→ Objective: For each line that holds "materials", copy the line out.

→ Records that describe objects:
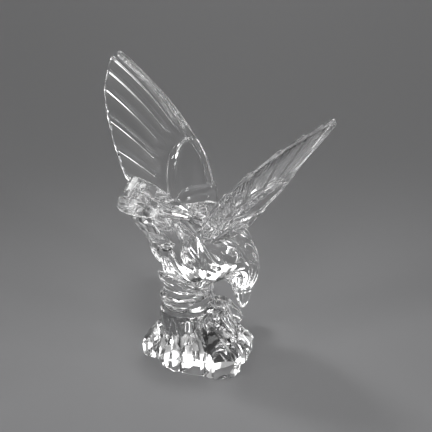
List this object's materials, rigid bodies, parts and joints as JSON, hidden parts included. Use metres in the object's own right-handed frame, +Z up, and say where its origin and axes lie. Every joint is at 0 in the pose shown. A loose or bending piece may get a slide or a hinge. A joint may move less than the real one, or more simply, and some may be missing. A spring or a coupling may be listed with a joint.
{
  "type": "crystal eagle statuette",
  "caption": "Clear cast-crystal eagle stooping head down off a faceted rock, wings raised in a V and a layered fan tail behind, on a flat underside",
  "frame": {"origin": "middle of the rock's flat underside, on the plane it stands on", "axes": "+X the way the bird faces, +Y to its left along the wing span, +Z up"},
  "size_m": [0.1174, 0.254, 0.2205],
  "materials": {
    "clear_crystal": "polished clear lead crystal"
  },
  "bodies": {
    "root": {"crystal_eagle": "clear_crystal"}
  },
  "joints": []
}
==
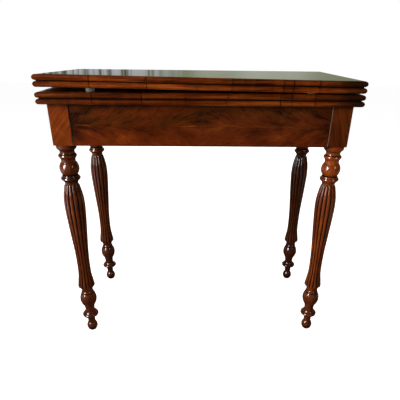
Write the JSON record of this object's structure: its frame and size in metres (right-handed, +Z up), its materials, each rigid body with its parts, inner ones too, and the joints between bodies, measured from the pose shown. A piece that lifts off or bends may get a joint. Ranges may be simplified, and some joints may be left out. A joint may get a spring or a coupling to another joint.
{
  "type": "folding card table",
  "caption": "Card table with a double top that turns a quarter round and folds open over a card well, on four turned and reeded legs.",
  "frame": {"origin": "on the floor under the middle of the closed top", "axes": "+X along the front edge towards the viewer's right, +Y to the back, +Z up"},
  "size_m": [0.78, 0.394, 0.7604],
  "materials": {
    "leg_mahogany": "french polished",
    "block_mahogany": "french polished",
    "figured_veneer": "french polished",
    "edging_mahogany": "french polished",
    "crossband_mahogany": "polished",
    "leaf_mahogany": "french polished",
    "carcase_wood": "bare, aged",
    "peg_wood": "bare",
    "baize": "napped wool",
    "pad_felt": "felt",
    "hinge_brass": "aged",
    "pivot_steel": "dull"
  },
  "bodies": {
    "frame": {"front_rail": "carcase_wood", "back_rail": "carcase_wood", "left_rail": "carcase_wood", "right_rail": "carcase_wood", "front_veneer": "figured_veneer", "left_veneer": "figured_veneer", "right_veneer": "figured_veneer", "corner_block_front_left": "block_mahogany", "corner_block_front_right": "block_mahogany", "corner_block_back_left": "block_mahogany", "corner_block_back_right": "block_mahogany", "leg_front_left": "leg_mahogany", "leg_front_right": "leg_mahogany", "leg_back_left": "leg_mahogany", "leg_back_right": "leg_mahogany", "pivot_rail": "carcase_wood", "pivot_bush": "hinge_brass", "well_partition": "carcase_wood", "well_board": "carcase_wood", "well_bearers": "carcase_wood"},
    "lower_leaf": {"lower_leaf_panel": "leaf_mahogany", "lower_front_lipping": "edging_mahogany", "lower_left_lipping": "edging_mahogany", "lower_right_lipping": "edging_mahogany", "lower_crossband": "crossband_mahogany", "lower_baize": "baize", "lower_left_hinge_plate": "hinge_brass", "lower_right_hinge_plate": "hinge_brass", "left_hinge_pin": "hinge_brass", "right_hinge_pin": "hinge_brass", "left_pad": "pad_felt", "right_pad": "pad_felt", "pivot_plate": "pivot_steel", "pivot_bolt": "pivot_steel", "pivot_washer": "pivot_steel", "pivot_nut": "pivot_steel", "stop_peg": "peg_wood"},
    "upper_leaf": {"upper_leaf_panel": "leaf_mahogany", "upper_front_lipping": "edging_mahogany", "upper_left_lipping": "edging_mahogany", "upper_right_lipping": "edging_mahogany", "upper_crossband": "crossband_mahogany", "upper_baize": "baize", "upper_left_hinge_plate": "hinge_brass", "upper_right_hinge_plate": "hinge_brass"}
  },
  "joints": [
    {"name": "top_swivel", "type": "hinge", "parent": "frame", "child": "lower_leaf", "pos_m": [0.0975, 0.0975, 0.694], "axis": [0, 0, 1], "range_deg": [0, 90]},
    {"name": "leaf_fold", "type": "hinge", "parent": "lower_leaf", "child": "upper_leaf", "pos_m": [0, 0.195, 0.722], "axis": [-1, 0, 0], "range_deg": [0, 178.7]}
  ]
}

→ Problem solution:
List this object's materials, rigid bodies, parts and joints as JSON, hidden parts included. Use metres in the object's own right-handed frame, +Z up, and say where its origin and axes lie. Every joint is at 0 in the pose shown. A loose or bending piece may get a slide or a hinge. A joint may move less than the real one, or more simply, and some may be missing. A spring or a coupling may be listed with a joint.
  "materials": {
Write the JSON record of this object's structure: its frame and size in metres (right-handed, +Z up), its materials, each rigid body with its parts, inner ones too, and the joints between bodies, measured from the pose shown. A piece that lifts off or bends may get a joint. Ranges may be simplified, and some joints may be left out. A joint may get a spring or a coupling to another joint.
  "materials": {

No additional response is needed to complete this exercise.